** START **

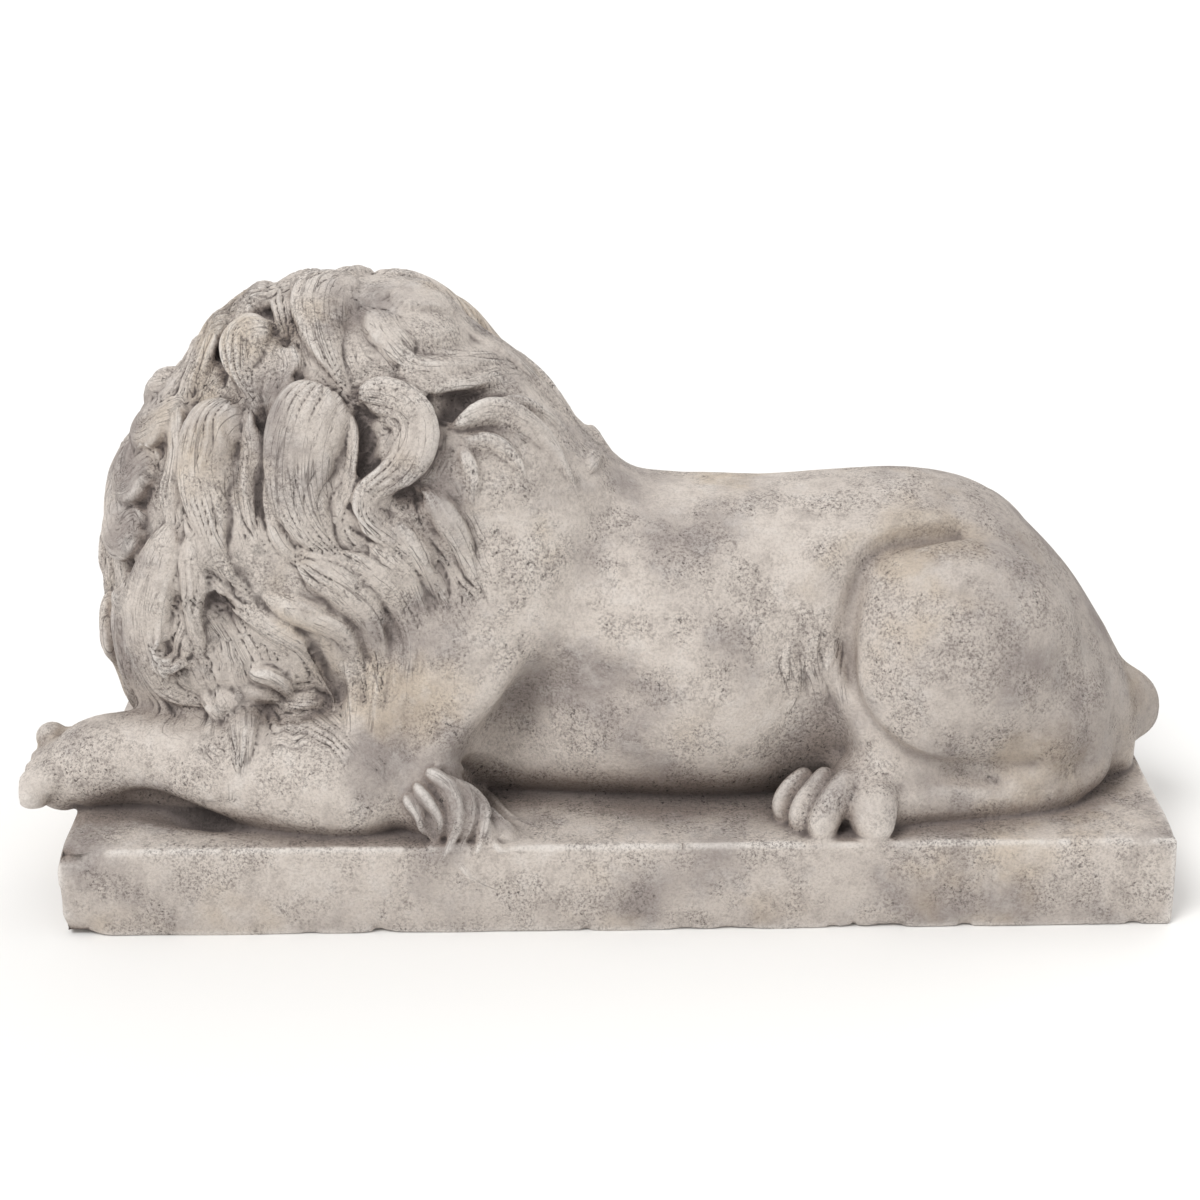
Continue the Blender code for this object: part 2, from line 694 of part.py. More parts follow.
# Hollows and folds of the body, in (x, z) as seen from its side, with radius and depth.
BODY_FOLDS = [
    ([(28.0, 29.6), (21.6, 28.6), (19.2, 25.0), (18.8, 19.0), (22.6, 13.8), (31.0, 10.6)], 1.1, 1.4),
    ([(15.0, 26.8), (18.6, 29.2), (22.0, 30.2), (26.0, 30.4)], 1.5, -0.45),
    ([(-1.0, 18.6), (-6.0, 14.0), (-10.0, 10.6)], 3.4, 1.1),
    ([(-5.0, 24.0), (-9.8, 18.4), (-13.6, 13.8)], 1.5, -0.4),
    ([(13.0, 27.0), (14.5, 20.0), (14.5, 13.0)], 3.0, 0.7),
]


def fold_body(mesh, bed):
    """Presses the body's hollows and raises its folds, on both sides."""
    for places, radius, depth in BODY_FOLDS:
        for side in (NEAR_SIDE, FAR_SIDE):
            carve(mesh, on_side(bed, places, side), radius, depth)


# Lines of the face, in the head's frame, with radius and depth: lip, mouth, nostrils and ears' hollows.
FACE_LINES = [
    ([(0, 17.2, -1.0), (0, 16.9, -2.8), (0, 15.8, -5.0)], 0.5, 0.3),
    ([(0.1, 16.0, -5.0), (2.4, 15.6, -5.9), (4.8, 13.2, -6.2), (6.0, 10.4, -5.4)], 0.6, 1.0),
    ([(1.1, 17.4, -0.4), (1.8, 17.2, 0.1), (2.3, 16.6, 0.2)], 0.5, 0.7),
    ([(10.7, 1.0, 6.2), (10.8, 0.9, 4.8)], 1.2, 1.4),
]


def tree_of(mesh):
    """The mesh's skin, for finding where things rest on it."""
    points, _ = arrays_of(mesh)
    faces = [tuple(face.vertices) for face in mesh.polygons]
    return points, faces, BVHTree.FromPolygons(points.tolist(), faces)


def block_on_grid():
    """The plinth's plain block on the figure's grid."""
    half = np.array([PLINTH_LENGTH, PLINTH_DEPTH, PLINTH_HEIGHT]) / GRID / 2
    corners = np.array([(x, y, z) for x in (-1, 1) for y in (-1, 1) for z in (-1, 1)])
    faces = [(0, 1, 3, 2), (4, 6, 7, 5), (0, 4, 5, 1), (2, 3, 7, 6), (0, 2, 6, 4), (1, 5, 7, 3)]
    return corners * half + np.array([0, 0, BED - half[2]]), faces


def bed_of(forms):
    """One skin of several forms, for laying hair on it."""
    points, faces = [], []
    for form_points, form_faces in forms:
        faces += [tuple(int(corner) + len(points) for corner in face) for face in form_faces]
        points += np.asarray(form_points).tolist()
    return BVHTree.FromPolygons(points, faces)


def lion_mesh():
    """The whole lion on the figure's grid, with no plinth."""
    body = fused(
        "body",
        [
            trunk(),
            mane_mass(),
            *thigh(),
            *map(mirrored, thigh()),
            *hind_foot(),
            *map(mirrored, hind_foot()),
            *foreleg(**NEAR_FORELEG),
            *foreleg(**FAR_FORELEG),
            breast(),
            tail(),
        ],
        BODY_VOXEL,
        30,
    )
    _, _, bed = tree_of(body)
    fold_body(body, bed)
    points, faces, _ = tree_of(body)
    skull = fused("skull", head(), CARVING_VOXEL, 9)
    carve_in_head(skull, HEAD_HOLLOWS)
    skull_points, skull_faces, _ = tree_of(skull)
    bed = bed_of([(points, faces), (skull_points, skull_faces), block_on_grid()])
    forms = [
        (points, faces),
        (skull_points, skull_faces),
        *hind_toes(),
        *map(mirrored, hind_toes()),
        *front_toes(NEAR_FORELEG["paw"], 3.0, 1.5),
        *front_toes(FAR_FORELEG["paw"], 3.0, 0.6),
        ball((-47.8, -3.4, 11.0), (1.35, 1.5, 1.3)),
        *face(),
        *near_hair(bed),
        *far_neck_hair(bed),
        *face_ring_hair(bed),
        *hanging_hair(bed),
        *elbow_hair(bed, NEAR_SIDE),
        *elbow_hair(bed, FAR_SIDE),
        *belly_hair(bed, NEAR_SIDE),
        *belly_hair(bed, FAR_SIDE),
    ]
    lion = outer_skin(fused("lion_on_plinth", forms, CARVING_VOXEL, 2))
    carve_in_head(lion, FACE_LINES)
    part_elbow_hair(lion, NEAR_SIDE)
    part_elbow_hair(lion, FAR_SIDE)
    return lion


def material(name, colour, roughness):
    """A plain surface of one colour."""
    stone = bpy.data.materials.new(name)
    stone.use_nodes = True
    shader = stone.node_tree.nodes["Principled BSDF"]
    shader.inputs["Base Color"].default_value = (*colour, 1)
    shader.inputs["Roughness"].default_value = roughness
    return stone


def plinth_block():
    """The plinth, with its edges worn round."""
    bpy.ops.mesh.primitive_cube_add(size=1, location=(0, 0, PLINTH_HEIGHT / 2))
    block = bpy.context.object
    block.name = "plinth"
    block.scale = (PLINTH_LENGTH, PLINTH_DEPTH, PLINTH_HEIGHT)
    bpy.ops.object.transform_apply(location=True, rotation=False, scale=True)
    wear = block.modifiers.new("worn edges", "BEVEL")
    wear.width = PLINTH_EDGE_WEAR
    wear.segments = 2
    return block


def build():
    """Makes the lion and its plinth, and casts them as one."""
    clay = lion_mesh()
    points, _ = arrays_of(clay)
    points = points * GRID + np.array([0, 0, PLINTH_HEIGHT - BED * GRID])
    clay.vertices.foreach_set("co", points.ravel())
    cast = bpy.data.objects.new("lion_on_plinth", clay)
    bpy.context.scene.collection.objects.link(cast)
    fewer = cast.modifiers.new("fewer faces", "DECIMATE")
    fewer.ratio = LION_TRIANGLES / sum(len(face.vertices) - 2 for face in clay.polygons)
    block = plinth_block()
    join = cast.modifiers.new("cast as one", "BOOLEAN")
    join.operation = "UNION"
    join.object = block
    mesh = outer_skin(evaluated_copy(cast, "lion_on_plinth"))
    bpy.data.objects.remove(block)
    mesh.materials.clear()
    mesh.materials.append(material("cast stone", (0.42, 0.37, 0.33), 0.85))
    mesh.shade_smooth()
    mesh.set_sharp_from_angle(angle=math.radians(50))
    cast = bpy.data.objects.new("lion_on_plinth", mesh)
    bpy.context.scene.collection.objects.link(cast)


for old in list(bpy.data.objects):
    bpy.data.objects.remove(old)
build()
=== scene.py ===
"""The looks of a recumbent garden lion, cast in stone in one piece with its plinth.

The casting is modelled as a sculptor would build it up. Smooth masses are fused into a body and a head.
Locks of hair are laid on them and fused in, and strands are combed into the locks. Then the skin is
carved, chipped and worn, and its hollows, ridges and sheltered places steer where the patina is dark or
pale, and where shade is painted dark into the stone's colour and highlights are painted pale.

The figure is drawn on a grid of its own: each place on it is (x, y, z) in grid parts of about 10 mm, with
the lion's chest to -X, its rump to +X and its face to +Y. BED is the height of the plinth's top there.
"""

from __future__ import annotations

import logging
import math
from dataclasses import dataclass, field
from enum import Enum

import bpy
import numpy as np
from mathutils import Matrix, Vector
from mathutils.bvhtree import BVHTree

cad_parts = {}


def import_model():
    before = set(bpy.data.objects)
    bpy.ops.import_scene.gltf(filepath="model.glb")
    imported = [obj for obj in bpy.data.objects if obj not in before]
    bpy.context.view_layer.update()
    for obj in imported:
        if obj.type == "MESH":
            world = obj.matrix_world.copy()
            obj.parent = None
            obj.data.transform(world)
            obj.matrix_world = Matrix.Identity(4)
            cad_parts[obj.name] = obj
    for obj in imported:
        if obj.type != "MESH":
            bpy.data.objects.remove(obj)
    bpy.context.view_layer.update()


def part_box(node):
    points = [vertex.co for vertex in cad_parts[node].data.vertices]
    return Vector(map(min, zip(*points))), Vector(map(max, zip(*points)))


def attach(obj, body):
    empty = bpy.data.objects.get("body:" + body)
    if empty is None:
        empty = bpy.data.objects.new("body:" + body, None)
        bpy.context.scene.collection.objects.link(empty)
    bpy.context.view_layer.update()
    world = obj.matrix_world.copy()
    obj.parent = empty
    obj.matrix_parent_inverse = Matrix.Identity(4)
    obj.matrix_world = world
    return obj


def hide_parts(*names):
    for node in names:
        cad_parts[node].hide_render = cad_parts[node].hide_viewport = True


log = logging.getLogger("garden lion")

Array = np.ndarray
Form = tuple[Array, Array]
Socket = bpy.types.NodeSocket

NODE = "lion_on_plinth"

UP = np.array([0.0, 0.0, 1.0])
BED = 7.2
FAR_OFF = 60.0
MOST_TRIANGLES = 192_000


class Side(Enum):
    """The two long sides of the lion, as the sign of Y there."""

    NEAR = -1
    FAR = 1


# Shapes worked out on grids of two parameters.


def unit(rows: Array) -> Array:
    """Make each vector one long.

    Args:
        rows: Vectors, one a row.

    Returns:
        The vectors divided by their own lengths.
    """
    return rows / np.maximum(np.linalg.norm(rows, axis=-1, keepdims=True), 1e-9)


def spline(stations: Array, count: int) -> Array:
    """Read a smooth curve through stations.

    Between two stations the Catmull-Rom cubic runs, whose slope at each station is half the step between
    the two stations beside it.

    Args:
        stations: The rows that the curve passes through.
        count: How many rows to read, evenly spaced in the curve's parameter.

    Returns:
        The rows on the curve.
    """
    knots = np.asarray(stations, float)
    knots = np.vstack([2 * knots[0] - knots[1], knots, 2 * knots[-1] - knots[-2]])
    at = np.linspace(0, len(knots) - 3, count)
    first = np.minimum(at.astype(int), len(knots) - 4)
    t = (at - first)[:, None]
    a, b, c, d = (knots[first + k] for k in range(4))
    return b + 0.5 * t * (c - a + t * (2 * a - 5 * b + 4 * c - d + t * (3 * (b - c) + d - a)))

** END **

DIRECTIVE:
Extract exactly the run of lines beginning at the line with "fewer.ratio = LION_TRIANGLES" and ending at the line with "before = set(bpy.data.objects)", including both ends and nothing beyond them.

OUTPUT:
    fewer.ratio = LION_TRIANGLES / sum(len(face.vertices) - 2 for face in clay.polygons)
    block = plinth_block()
    join = cast.modifiers.new("cast as one", "BOOLEAN")
    join.operation = "UNION"
    join.object = block
    mesh = outer_skin(evaluated_copy(cast, "lion_on_plinth"))
    bpy.data.objects.remove(block)
    mesh.materials.clear()
    mesh.materials.append(material("cast stone", (0.42, 0.37, 0.33), 0.85))
    mesh.shade_smooth()
    mesh.set_sharp_from_angle(angle=math.radians(50))
    cast = bpy.data.objects.new("lion_on_plinth", mesh)
    bpy.context.scene.collection.objects.link(cast)


for old in list(bpy.data.objects):
    bpy.data.objects.remove(old)
build()
=== scene.py ===
"""The looks of a recumbent garden lion, cast in stone in one piece with its plinth.

The casting is modelled as a sculptor would build it up. Smooth masses are fused into a body and a head.
Locks of hair are laid on them and fused in, and strands are combed into the locks. Then the skin is
carved, chipped and worn, and its hollows, ridges and sheltered places steer where the patina is dark or
pale, and where shade is painted dark into the stone's colour and highlights are painted pale.

The figure is drawn on a grid of its own: each place on it is (x, y, z) in grid parts of about 10 mm, with
the lion's chest to -X, its rump to +X and its face to +Y. BED is the height of the plinth's top there.
"""

from __future__ import annotations

import logging
import math
from dataclasses import dataclass, field
from enum import Enum

import bpy
import numpy as np
from mathutils import Matrix, Vector
from mathutils.bvhtree import BVHTree

cad_parts = {}


def import_model():
    before = set(bpy.data.objects)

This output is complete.